== TASK INSTRUCTIONS ==
Starting from the line that contains "return shape", copy every line exactly until the line that contains "obj.parent = empty", which is also included.

== EXERCISE INPUTS ==
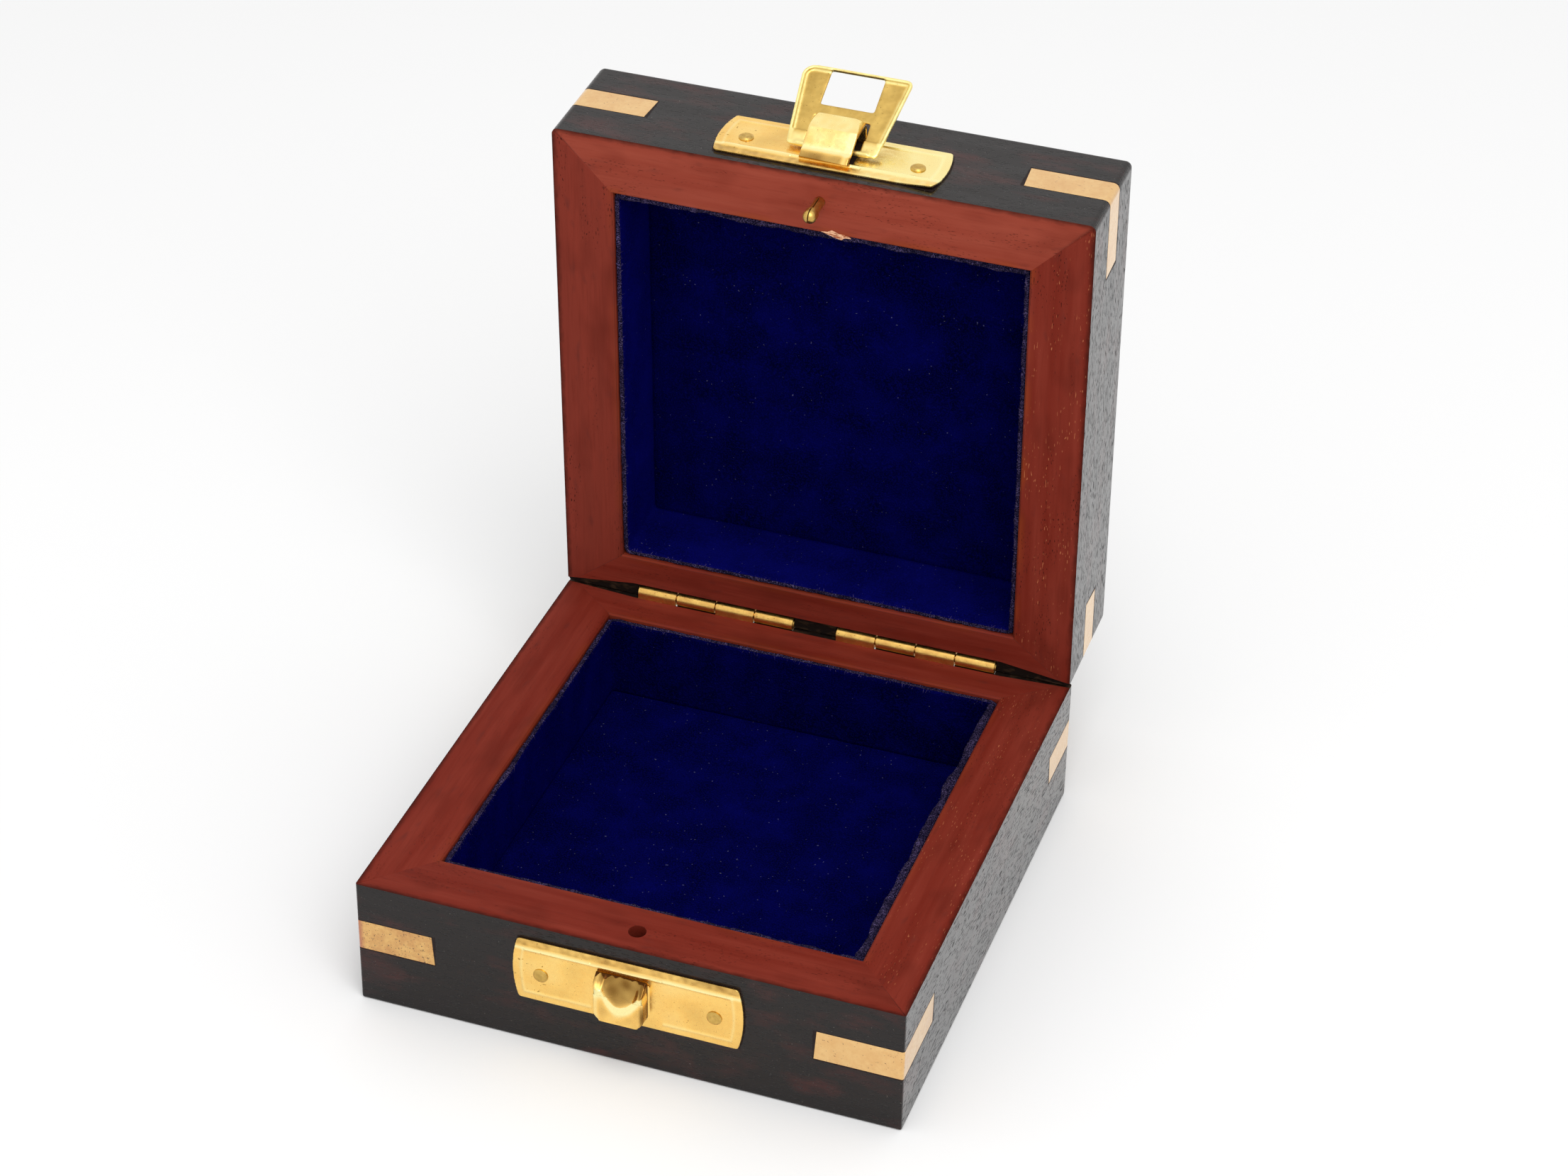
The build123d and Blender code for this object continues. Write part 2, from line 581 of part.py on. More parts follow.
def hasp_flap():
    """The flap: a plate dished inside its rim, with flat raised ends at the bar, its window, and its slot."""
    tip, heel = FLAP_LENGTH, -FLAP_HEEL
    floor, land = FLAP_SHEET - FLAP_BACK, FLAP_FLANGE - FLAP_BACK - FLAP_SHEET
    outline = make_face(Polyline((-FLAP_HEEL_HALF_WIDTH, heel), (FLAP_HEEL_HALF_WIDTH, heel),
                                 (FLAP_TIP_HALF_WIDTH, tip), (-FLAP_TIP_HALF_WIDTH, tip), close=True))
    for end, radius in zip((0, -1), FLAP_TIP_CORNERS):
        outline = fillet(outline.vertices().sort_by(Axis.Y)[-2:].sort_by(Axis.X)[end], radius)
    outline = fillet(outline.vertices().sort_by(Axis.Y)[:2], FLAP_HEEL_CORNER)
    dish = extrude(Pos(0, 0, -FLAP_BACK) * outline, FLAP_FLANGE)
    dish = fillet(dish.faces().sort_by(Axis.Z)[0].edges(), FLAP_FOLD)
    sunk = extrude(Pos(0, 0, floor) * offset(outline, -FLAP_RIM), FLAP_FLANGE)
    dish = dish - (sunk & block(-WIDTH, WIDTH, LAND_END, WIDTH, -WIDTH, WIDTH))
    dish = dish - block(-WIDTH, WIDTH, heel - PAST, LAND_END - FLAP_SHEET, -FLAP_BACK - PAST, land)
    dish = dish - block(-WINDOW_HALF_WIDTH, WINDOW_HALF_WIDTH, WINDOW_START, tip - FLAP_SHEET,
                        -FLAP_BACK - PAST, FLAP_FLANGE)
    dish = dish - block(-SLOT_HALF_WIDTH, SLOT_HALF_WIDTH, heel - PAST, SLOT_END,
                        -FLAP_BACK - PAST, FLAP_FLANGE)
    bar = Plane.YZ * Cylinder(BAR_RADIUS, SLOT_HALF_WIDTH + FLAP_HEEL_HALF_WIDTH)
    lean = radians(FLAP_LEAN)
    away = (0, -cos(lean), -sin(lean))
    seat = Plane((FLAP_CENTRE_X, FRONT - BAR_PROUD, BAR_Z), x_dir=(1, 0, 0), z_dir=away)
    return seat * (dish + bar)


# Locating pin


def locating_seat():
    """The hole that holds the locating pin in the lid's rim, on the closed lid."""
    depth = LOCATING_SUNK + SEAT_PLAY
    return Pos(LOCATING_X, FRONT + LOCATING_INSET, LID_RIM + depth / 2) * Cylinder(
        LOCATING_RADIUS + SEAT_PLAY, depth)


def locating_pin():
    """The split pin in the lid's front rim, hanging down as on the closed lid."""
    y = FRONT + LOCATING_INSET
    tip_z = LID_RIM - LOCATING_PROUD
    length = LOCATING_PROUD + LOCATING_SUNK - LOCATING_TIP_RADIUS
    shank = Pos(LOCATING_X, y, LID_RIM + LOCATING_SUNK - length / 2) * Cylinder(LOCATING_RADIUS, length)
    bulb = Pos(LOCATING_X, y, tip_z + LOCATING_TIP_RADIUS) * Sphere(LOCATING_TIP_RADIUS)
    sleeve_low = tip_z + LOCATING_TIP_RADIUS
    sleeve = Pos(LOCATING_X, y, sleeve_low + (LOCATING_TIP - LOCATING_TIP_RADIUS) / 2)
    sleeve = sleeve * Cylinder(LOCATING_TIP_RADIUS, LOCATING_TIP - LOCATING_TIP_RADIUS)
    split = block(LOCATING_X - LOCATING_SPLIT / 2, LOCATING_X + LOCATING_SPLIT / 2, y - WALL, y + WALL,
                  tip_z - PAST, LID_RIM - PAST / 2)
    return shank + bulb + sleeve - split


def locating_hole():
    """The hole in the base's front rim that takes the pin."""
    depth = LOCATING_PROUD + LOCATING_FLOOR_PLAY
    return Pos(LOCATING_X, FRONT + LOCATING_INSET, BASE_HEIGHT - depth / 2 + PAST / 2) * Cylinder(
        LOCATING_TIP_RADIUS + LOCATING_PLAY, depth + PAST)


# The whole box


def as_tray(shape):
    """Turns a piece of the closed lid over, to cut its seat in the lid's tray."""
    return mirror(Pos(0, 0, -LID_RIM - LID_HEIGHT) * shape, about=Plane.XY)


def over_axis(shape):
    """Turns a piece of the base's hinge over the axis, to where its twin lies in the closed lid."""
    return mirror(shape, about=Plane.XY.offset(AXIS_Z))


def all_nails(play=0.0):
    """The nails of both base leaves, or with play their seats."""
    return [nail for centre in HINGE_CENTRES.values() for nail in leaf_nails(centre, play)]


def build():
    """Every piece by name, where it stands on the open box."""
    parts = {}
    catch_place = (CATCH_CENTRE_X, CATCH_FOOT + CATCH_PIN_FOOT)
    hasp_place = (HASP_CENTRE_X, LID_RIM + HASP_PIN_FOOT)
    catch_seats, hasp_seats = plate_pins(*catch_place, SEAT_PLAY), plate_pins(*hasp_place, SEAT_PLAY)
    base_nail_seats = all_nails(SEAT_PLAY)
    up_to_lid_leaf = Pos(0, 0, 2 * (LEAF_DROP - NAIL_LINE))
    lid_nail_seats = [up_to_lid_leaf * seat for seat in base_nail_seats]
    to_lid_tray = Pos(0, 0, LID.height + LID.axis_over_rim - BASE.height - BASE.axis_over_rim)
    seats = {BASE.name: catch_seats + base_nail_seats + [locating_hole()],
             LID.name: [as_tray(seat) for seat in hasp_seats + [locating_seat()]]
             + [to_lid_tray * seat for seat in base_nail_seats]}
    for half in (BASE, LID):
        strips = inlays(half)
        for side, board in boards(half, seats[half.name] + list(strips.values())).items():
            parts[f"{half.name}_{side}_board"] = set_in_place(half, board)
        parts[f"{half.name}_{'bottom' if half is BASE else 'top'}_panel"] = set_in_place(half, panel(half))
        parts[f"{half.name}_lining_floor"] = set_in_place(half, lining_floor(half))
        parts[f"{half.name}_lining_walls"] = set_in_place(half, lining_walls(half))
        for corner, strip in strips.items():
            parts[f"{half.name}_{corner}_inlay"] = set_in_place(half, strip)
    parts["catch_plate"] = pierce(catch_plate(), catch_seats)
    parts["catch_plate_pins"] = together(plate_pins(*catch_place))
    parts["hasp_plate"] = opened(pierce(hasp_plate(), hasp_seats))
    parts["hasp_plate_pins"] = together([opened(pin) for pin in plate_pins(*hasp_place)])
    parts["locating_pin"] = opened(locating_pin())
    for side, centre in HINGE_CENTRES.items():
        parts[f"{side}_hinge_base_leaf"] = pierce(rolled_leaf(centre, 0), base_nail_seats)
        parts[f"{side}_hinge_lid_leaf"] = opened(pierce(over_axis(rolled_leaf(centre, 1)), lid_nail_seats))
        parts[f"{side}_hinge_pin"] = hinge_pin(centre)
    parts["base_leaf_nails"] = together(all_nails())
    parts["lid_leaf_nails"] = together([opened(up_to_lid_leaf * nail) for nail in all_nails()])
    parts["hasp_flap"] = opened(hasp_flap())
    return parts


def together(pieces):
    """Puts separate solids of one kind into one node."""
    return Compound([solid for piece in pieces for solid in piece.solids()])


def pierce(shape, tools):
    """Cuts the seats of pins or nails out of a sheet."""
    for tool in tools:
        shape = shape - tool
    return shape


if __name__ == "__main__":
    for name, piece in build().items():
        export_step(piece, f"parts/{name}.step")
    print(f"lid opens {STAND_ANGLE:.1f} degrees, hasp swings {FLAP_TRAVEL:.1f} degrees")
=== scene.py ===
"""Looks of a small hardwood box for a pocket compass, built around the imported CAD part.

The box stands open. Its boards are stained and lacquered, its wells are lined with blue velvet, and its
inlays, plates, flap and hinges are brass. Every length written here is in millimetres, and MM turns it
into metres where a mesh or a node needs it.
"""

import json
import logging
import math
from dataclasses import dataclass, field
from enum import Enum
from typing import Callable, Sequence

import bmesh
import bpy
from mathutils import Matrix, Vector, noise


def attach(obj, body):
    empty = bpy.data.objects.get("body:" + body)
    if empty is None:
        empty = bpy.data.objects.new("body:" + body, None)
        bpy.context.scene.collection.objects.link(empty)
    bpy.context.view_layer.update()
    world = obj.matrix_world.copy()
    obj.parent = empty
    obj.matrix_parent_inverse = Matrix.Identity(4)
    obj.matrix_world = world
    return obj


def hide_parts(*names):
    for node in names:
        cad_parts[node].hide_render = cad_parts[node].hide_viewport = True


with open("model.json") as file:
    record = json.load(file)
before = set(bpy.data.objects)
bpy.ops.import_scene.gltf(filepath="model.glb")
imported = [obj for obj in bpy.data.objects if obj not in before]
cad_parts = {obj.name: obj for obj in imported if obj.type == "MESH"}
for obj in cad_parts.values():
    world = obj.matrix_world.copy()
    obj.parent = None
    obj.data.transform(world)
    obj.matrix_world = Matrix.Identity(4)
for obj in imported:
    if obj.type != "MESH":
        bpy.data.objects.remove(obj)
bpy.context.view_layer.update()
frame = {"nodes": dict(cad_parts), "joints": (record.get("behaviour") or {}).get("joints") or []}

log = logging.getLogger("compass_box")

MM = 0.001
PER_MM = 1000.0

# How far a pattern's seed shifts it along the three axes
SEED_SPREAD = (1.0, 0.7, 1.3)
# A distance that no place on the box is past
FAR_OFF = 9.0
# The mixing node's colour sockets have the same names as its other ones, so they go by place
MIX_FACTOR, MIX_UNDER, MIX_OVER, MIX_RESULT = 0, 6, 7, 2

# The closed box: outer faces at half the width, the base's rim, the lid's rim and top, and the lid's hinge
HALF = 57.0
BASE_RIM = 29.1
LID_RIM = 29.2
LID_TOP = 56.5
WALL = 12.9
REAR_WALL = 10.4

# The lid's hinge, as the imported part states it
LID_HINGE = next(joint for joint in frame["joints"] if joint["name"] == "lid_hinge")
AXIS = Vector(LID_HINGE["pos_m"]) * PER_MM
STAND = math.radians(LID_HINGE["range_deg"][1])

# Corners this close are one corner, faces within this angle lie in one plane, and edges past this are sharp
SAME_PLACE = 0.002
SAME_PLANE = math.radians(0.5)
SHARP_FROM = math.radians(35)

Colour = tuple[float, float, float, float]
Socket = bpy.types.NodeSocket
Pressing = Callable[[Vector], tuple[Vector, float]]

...

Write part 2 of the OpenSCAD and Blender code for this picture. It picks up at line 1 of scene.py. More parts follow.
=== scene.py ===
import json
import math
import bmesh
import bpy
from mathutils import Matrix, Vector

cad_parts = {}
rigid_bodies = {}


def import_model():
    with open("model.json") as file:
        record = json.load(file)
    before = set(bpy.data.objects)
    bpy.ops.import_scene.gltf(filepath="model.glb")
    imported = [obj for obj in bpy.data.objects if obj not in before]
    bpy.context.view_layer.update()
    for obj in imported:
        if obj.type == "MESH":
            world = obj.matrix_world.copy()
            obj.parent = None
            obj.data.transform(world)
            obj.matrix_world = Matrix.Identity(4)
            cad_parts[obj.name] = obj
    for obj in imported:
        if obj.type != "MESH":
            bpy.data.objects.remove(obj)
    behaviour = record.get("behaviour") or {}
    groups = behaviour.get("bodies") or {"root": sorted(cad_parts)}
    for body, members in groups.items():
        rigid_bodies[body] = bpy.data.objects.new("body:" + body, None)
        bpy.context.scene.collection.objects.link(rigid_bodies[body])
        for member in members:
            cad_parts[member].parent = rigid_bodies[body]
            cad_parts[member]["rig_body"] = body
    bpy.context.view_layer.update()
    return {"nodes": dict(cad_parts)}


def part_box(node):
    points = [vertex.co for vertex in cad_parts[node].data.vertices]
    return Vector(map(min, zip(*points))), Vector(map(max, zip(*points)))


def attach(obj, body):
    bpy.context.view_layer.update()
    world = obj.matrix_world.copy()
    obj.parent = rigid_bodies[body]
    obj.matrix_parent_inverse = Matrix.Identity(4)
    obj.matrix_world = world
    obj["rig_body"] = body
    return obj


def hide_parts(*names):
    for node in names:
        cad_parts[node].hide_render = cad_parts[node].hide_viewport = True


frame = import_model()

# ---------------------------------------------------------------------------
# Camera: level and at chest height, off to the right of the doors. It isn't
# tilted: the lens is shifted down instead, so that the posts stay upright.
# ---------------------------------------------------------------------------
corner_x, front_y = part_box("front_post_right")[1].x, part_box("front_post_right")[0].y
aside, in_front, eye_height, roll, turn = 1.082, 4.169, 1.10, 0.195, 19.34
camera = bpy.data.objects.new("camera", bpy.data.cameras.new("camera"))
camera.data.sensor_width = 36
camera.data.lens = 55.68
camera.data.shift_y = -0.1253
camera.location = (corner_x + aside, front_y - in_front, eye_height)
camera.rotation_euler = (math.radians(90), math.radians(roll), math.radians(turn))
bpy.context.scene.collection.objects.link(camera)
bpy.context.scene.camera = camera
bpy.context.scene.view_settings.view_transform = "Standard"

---

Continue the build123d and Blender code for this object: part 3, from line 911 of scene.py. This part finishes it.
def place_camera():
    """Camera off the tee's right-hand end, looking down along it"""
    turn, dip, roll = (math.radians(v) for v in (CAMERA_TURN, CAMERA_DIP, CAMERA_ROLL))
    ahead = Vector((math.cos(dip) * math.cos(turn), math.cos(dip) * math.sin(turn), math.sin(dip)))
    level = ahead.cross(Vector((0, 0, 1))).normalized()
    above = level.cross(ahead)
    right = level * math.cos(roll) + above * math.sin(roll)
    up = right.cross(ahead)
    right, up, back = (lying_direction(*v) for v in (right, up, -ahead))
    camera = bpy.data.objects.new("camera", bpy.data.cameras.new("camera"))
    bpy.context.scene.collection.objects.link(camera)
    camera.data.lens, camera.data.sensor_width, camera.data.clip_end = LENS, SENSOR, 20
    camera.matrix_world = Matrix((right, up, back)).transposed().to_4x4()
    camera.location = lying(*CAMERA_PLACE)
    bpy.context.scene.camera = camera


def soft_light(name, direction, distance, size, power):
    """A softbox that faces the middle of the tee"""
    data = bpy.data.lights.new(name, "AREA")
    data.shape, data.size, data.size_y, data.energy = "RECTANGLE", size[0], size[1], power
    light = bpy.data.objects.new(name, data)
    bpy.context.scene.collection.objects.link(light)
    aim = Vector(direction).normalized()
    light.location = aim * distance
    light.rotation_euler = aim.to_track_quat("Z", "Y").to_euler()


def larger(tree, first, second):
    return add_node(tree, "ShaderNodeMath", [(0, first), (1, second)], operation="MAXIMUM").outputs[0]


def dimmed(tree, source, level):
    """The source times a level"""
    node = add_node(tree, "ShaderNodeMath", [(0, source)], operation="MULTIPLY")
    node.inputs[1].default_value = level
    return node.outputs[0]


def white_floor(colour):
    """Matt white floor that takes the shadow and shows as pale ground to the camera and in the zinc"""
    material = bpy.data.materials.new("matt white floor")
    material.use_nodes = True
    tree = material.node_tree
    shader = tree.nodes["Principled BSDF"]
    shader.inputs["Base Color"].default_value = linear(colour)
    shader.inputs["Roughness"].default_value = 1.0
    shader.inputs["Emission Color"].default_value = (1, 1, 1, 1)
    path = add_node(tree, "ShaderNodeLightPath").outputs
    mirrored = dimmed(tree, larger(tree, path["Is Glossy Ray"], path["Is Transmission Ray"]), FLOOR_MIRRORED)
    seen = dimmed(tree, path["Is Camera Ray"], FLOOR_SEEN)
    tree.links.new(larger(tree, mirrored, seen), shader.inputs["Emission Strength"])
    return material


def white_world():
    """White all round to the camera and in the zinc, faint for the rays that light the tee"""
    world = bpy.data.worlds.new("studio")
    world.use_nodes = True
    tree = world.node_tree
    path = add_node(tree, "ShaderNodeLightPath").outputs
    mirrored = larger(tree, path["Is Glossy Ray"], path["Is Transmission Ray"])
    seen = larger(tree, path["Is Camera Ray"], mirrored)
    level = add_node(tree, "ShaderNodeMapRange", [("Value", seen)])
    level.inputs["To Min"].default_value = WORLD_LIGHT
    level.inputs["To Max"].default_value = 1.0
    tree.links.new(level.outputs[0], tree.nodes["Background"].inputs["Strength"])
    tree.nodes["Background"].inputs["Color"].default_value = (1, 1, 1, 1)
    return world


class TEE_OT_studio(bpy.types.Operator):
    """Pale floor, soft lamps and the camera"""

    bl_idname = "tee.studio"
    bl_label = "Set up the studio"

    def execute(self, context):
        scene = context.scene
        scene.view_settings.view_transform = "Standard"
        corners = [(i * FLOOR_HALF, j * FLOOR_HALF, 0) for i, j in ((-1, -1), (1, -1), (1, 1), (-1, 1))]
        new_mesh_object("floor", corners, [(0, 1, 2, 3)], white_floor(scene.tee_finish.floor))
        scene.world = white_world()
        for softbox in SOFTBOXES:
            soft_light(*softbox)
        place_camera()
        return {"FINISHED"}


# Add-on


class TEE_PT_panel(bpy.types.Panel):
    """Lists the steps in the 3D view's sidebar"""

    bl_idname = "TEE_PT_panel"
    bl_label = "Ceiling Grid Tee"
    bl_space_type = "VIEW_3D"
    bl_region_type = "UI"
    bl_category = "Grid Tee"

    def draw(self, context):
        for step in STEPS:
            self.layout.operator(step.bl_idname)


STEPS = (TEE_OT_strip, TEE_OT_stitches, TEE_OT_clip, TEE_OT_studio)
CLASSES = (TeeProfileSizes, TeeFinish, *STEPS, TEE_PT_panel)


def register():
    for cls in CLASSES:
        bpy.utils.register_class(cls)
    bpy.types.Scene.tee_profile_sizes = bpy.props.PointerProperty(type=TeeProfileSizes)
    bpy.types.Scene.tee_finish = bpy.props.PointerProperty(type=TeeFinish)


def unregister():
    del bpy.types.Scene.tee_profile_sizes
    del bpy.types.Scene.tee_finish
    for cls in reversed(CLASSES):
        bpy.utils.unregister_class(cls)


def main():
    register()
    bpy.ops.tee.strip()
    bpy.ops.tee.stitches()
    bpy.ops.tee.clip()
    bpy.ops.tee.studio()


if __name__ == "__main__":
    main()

== CORRECT ANSWER ==
    return shape


if __name__ == "__main__":
    for name, piece in build().items():
        export_step(piece, f"parts/{name}.step")
    print(f"lid opens {STAND_ANGLE:.1f} degrees, hasp swings {FLAP_TRAVEL:.1f} degrees")
=== scene.py ===
"""Looks of a small hardwood box for a pocket compass, built around the imported CAD part.

The box stands open. Its boards are stained and lacquered, its wells are lined with blue velvet, and its
inlays, plates, flap and hinges are brass. Every length written here is in millimetres, and MM turns it
into metres where a mesh or a node needs it.
"""

import json
import logging
import math
from dataclasses import dataclass, field
from enum import Enum
from typing import Callable, Sequence

import bmesh
import bpy
from mathutils import Matrix, Vector, noise


def attach(obj, body):
    empty = bpy.data.objects.get("body:" + body)
    if empty is None:
        empty = bpy.data.objects.new("body:" + body, None)
        bpy.context.scene.collection.objects.link(empty)
    bpy.context.view_layer.update()
    world = obj.matrix_world.copy()
    obj.parent = empty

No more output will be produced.